— START DATA SECTION —

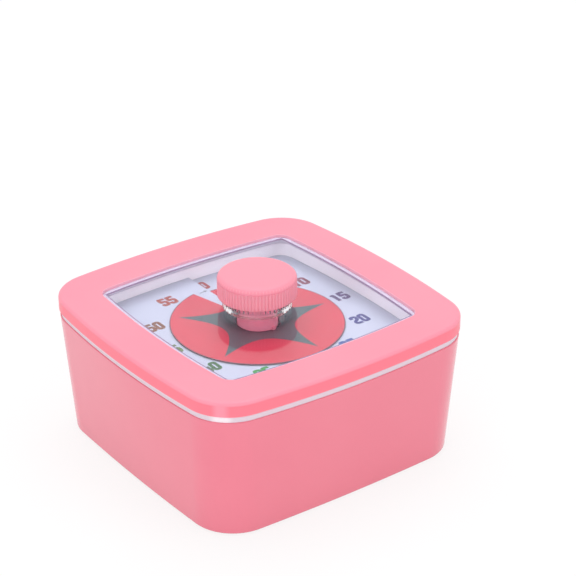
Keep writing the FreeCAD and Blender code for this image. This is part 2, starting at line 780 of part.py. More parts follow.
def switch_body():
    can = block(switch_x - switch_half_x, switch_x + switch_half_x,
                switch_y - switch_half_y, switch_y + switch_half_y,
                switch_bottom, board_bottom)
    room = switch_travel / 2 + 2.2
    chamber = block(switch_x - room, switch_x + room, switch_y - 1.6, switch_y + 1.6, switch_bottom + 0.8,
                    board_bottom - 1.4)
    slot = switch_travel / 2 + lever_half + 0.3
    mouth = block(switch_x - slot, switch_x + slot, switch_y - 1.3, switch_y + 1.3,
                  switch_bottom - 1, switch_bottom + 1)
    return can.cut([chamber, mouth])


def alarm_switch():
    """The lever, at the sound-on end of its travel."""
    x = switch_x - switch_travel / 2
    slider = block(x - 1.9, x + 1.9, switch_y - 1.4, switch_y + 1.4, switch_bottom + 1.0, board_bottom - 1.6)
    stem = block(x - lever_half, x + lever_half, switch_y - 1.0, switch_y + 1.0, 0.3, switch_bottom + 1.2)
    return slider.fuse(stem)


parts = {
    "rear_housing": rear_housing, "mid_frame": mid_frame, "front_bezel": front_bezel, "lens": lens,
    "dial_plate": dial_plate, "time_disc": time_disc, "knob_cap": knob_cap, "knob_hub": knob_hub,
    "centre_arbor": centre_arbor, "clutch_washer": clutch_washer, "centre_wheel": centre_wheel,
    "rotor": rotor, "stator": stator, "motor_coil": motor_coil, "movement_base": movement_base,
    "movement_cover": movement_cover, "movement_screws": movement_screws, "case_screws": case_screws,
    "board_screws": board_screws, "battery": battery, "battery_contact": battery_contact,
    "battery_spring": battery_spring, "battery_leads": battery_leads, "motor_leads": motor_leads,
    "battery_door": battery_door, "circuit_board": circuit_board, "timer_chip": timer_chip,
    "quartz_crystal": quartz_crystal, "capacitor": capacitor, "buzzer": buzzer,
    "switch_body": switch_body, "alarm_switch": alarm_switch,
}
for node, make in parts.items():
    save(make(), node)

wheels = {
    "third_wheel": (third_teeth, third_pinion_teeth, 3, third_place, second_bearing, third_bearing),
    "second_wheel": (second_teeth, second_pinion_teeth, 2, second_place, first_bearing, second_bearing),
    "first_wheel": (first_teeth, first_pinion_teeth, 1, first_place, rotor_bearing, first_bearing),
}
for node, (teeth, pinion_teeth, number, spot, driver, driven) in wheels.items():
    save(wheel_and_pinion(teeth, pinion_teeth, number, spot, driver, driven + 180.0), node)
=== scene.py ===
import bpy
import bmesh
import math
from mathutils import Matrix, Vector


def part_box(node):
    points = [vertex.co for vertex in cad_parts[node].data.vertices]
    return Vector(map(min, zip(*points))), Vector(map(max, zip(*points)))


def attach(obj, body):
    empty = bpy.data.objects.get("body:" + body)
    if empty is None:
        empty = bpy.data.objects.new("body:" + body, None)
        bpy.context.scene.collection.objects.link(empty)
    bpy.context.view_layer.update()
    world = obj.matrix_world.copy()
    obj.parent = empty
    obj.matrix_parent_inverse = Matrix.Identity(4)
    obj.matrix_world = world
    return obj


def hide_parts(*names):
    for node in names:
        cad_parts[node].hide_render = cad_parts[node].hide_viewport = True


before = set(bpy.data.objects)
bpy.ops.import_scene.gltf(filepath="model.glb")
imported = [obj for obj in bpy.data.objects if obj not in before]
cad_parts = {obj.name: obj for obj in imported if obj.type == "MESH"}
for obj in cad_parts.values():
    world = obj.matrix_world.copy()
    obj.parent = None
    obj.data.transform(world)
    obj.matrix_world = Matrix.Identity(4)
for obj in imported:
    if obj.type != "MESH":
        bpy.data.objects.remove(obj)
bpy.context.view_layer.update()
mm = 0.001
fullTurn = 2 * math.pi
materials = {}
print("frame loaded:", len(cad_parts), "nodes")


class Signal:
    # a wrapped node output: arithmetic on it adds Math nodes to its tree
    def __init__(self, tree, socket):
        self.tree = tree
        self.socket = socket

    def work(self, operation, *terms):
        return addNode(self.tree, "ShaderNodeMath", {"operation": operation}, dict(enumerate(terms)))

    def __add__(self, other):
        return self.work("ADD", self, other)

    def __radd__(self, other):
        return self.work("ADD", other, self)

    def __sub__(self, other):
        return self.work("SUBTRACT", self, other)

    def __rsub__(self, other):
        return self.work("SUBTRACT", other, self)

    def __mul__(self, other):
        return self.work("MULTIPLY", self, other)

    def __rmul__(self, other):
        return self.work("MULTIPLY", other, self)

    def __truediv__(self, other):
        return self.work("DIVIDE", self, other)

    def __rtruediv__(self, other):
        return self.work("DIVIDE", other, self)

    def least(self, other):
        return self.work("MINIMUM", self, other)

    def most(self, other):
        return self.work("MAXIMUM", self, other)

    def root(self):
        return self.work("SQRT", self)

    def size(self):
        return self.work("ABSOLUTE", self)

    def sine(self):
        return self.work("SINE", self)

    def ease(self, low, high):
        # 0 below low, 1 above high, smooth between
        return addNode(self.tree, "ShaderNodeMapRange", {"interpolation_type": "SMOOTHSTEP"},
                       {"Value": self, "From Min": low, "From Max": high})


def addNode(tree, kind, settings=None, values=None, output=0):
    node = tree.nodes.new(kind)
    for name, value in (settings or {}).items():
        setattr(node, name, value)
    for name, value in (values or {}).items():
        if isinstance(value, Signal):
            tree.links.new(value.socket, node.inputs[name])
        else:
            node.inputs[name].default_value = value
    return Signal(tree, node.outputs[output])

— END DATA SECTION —

◆ **EXERCISE INSTRUCTIONS**
Within the material above, transcribe exactly the lines that run from the line holding "for node, (teeth, pinion_teeth, number, spot, driver, driven)" through the line holding "bpy.data.objects.remove(obj)".

◆ **SOLUTION FOR THIS EXERCISE**
for node, (teeth, pinion_teeth, number, spot, driver, driven) in wheels.items():
    save(wheel_and_pinion(teeth, pinion_teeth, number, spot, driver, driven + 180.0), node)
=== scene.py ===
import bpy
import bmesh
import math
from mathutils import Matrix, Vector


def part_box(node):
    points = [vertex.co for vertex in cad_parts[node].data.vertices]
    return Vector(map(min, zip(*points))), Vector(map(max, zip(*points)))


def attach(obj, body):
    empty = bpy.data.objects.get("body:" + body)
    if empty is None:
        empty = bpy.data.objects.new("body:" + body, None)
        bpy.context.scene.collection.objects.link(empty)
    bpy.context.view_layer.update()
    world = obj.matrix_world.copy()
    obj.parent = empty
    obj.matrix_parent_inverse = Matrix.Identity(4)
    obj.matrix_world = world
    return obj


def hide_parts(*names):
    for node in names:
        cad_parts[node].hide_render = cad_parts[node].hide_viewport = True


before = set(bpy.data.objects)
bpy.ops.import_scene.gltf(filepath="model.glb")
imported = [obj for obj in bpy.data.objects if obj not in before]
cad_parts = {obj.name: obj for obj in imported if obj.type == "MESH"}
for obj in cad_parts.values():
    world = obj.matrix_world.copy()
    obj.parent = None
    obj.data.transform(world)
    obj.matrix_world = Matrix.Identity(4)
for obj in imported:
    if obj.type != "MESH":
        bpy.data.objects.remove(obj)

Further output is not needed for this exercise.